Collection entries:
+ + + +

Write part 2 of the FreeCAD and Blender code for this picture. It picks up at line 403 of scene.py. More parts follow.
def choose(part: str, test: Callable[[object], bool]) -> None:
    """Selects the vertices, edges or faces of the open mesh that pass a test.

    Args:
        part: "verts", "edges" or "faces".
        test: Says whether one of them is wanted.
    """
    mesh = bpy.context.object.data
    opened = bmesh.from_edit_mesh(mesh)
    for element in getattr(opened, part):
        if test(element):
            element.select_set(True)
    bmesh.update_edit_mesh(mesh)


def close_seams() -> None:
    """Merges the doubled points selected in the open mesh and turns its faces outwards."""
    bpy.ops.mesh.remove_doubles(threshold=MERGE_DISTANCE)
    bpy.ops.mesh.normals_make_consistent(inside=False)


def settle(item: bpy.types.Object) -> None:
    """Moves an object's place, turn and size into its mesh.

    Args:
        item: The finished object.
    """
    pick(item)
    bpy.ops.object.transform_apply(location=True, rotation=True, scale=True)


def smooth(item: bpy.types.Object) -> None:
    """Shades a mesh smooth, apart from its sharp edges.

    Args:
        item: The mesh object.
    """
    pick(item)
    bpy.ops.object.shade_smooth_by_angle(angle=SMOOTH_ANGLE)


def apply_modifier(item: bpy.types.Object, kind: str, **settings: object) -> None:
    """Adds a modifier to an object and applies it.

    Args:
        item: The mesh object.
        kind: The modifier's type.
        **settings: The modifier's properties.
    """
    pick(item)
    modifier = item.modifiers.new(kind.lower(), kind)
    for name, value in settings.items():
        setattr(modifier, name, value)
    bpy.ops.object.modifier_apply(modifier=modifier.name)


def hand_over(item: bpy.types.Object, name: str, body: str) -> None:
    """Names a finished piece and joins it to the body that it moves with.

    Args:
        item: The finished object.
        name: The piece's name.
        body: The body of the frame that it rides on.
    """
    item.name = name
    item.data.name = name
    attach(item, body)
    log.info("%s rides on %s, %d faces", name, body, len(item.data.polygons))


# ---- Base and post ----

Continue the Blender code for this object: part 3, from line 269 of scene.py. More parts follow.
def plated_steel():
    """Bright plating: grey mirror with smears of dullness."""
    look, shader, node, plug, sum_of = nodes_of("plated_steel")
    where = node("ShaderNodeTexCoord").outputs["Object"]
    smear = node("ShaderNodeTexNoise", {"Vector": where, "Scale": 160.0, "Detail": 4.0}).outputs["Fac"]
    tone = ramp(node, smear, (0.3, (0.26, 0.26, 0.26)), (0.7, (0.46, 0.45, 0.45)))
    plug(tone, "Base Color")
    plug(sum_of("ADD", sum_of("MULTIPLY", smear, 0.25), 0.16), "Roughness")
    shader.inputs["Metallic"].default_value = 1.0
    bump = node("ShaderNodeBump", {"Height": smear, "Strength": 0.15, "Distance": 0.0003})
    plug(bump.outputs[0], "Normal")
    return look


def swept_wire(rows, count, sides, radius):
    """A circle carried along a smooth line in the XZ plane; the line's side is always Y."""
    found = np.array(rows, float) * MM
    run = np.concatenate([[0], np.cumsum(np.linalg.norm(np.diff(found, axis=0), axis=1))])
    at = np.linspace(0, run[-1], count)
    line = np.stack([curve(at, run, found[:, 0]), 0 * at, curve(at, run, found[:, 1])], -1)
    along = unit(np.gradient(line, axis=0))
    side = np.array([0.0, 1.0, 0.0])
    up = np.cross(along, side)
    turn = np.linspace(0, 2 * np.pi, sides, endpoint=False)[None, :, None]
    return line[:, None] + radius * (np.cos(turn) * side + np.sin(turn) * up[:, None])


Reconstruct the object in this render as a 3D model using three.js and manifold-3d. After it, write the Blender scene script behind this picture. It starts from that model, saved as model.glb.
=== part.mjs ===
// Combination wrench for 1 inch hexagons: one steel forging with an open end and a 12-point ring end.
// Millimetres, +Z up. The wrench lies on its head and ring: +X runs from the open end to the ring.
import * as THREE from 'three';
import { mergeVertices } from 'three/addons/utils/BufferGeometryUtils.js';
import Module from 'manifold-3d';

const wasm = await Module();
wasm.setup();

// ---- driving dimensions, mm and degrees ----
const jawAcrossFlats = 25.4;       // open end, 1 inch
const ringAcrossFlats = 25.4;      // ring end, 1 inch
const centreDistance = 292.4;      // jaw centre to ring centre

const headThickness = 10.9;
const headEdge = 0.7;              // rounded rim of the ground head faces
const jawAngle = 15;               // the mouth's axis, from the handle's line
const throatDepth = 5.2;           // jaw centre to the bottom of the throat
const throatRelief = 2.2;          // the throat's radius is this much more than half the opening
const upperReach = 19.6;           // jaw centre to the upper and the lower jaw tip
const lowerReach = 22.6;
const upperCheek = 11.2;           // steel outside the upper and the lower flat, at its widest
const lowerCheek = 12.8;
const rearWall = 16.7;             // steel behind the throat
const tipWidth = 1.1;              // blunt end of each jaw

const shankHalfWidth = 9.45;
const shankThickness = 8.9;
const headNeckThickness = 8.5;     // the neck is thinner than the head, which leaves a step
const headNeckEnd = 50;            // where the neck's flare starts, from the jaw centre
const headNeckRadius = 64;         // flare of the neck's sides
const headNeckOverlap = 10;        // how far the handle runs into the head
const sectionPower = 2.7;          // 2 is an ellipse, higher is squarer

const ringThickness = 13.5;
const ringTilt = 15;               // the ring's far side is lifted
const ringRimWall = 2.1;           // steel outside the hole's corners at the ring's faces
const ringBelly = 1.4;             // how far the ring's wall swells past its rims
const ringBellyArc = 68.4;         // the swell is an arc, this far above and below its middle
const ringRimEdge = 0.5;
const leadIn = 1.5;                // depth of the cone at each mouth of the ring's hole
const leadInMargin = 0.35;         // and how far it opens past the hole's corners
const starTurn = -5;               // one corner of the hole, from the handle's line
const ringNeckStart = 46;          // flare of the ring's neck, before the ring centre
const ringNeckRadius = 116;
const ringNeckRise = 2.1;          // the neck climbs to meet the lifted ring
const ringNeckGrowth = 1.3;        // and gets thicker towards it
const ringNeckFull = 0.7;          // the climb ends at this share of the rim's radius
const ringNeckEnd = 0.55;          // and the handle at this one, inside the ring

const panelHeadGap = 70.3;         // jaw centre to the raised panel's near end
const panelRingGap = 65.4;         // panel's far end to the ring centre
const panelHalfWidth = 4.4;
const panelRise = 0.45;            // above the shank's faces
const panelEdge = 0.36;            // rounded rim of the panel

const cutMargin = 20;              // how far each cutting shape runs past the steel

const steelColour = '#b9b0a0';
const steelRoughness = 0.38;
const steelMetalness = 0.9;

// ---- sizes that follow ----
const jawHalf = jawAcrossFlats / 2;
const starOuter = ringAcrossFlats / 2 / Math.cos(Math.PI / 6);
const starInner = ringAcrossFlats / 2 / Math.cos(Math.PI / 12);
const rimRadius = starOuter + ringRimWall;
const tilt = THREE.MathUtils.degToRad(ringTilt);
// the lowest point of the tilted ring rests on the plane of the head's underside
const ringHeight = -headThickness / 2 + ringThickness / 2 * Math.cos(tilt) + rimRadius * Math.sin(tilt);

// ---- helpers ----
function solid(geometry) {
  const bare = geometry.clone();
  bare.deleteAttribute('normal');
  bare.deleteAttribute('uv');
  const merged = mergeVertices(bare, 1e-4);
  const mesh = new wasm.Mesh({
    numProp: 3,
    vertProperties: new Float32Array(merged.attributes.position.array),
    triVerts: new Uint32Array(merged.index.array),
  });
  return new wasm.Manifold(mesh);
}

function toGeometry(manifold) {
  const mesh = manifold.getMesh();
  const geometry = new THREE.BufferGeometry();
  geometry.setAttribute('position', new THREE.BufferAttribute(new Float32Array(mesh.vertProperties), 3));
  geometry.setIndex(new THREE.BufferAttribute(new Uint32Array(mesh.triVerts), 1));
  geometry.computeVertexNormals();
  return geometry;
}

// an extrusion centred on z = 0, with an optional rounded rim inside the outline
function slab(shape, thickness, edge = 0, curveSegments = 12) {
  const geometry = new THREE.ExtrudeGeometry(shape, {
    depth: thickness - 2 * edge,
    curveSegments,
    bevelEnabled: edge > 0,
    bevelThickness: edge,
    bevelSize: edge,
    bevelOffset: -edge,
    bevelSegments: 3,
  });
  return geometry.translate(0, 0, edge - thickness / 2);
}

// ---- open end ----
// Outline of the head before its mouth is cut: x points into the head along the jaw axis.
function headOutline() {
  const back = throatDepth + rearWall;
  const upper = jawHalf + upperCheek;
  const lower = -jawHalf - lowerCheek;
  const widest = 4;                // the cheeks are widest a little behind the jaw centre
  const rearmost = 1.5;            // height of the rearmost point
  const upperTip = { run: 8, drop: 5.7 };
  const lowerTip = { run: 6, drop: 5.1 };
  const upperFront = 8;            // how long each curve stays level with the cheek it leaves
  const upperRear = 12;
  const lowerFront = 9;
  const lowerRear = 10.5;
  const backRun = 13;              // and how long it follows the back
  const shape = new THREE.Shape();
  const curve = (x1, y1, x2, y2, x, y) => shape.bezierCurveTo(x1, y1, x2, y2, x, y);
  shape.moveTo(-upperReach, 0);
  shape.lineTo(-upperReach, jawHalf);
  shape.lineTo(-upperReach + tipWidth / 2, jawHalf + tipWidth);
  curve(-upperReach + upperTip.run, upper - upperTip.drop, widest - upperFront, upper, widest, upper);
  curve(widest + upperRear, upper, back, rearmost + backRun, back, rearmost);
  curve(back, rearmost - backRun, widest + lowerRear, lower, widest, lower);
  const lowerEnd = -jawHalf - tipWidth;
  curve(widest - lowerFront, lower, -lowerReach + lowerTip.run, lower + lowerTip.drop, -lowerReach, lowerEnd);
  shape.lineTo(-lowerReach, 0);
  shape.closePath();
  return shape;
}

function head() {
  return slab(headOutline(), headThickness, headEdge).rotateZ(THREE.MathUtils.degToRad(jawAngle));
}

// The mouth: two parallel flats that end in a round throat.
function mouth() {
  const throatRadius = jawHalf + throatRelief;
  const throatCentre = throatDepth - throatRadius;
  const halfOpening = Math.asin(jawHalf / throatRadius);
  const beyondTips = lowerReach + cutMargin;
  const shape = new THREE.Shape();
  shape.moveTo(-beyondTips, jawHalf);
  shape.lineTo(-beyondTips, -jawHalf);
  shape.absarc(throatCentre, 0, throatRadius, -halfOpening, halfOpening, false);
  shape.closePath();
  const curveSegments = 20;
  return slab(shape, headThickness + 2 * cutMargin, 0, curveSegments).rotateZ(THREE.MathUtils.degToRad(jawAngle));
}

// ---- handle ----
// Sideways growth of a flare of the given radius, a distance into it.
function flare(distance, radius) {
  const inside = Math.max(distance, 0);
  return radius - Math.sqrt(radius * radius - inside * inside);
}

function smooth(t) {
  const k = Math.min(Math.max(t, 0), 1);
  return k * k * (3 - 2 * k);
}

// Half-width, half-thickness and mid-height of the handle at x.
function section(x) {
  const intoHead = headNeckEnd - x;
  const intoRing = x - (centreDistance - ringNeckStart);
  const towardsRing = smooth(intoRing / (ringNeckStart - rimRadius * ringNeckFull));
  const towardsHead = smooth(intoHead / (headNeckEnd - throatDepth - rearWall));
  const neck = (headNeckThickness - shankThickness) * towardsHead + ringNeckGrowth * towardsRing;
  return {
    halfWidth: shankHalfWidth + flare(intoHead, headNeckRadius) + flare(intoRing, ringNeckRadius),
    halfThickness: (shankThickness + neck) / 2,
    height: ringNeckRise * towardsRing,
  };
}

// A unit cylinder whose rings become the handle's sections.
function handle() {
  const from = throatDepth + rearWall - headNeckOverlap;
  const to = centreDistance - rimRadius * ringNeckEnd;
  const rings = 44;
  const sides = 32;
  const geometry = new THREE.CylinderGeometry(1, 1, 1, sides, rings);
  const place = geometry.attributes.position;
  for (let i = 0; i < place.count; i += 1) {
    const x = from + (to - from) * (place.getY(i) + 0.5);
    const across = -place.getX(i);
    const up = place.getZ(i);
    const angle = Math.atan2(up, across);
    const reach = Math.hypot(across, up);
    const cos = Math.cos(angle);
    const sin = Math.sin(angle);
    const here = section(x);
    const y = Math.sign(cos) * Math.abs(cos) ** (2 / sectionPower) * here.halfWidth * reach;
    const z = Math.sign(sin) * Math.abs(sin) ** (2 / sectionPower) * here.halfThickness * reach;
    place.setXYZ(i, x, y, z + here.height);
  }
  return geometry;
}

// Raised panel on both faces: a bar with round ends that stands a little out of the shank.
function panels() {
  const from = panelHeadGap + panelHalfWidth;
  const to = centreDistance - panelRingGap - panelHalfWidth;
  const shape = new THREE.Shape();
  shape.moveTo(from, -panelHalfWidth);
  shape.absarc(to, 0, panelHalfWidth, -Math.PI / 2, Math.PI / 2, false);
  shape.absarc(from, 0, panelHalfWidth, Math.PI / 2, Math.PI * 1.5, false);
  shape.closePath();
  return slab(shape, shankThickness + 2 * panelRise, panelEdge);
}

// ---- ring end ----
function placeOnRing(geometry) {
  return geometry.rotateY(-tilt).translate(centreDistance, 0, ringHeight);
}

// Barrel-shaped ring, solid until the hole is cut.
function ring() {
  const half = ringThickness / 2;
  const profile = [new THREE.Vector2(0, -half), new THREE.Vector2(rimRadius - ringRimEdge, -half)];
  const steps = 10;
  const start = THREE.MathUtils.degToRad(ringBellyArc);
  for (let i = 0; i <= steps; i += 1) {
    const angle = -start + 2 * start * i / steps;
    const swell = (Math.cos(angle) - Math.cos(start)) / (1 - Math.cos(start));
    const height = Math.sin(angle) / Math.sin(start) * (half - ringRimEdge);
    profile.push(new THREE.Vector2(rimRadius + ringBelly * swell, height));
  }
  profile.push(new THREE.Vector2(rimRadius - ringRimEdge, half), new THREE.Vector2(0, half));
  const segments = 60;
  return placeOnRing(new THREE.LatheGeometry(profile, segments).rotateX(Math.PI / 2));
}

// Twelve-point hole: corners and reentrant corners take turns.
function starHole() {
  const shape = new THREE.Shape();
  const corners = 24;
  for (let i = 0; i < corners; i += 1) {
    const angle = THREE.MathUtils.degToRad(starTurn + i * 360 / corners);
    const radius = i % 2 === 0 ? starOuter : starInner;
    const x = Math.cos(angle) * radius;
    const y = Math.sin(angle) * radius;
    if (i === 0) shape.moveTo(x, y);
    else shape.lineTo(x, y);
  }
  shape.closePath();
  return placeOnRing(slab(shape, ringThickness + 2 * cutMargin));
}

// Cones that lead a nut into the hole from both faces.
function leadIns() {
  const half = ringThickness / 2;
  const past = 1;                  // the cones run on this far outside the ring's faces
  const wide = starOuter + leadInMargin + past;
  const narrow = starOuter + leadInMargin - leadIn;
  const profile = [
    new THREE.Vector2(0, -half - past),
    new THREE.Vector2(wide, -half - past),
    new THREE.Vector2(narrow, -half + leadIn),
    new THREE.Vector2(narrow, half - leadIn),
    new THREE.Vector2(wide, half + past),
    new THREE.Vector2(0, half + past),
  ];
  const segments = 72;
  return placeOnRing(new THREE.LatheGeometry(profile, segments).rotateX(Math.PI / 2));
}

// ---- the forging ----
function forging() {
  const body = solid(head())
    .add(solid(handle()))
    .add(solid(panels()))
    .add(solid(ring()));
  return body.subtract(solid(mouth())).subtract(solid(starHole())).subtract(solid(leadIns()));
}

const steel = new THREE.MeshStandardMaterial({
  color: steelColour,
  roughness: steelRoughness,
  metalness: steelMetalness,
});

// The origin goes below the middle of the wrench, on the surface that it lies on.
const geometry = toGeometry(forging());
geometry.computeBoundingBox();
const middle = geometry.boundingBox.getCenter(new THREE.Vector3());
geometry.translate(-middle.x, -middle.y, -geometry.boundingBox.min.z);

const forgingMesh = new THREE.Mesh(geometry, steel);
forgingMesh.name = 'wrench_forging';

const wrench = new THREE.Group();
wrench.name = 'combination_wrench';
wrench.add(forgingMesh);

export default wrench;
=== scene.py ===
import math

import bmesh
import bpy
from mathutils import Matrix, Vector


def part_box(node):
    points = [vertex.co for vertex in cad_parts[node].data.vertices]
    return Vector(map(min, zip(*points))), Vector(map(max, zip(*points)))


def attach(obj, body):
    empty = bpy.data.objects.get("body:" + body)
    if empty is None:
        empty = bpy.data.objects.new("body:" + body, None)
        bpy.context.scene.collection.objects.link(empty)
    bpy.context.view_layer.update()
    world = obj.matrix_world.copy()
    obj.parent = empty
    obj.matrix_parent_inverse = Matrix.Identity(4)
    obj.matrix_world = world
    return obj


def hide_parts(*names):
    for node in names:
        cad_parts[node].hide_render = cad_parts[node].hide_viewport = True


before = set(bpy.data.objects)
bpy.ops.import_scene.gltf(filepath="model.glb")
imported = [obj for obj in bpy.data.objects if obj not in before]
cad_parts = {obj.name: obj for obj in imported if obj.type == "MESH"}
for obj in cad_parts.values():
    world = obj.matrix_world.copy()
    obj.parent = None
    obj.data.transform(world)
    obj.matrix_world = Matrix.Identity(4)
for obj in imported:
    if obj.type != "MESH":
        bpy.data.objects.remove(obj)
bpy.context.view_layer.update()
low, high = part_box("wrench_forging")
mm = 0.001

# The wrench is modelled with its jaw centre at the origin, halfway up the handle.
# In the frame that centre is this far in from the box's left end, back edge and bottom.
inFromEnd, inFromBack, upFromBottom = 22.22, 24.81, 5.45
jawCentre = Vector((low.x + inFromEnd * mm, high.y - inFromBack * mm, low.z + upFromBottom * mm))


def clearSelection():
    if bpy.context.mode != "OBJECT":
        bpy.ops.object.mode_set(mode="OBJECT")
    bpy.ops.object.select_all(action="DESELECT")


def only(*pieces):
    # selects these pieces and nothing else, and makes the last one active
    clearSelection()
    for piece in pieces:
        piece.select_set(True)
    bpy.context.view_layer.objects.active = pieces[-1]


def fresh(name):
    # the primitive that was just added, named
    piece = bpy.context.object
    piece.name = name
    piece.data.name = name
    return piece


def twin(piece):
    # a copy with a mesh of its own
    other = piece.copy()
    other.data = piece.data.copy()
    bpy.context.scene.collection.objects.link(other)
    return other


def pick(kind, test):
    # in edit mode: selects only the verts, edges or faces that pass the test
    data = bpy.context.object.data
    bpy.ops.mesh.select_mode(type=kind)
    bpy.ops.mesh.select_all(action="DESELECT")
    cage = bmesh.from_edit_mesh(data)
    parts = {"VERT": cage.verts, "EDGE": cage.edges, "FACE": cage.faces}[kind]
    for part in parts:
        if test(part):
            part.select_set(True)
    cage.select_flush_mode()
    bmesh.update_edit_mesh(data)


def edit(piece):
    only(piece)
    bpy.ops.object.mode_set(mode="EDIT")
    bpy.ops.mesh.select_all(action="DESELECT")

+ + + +

To be done: Begin with the line containing "it lies on.", end with the line containing "bpy.data.objects.remove(obj)", and repeat every line in that stretch exactly.

Final result:
// The origin goes below the middle of the wrench, on the surface that it lies on.
const geometry = toGeometry(forging());
geometry.computeBoundingBox();
const middle = geometry.boundingBox.getCenter(new THREE.Vector3());
geometry.translate(-middle.x, -middle.y, -geometry.boundingBox.min.z);

const forgingMesh = new THREE.Mesh(geometry, steel);
forgingMesh.name = 'wrench_forging';

const wrench = new THREE.Group();
wrench.name = 'combination_wrench';
wrench.add(forgingMesh);

export default wrench;
=== scene.py ===
import math

import bmesh
import bpy
from mathutils import Matrix, Vector


def part_box(node):
    points = [vertex.co for vertex in cad_parts[node].data.vertices]
    return Vector(map(min, zip(*points))), Vector(map(max, zip(*points)))


def attach(obj, body):
    empty = bpy.data.objects.get("body:" + body)
    if empty is None:
        empty = bpy.data.objects.new("body:" + body, None)
        bpy.context.scene.collection.objects.link(empty)
    bpy.context.view_layer.update()
    world = obj.matrix_world.copy()
    obj.parent = empty
    obj.matrix_parent_inverse = Matrix.Identity(4)
    obj.matrix_world = world
    return obj


def hide_parts(*names):
    for node in names:
        cad_parts[node].hide_render = cad_parts[node].hide_viewport = True


before = set(bpy.data.objects)
bpy.ops.import_scene.gltf(filepath="model.glb")
imported = [obj for obj in bpy.data.objects if obj not in before]
cad_parts = {obj.name: obj for obj in imported if obj.type == "MESH"}
for obj in cad_parts.values():
    world = obj.matrix_world.copy()
    obj.parent = None
    obj.data.transform(world)
    obj.matrix_world = Matrix.Identity(4)
for obj in imported:
    if obj.type != "MESH":
        bpy.data.objects.remove(obj)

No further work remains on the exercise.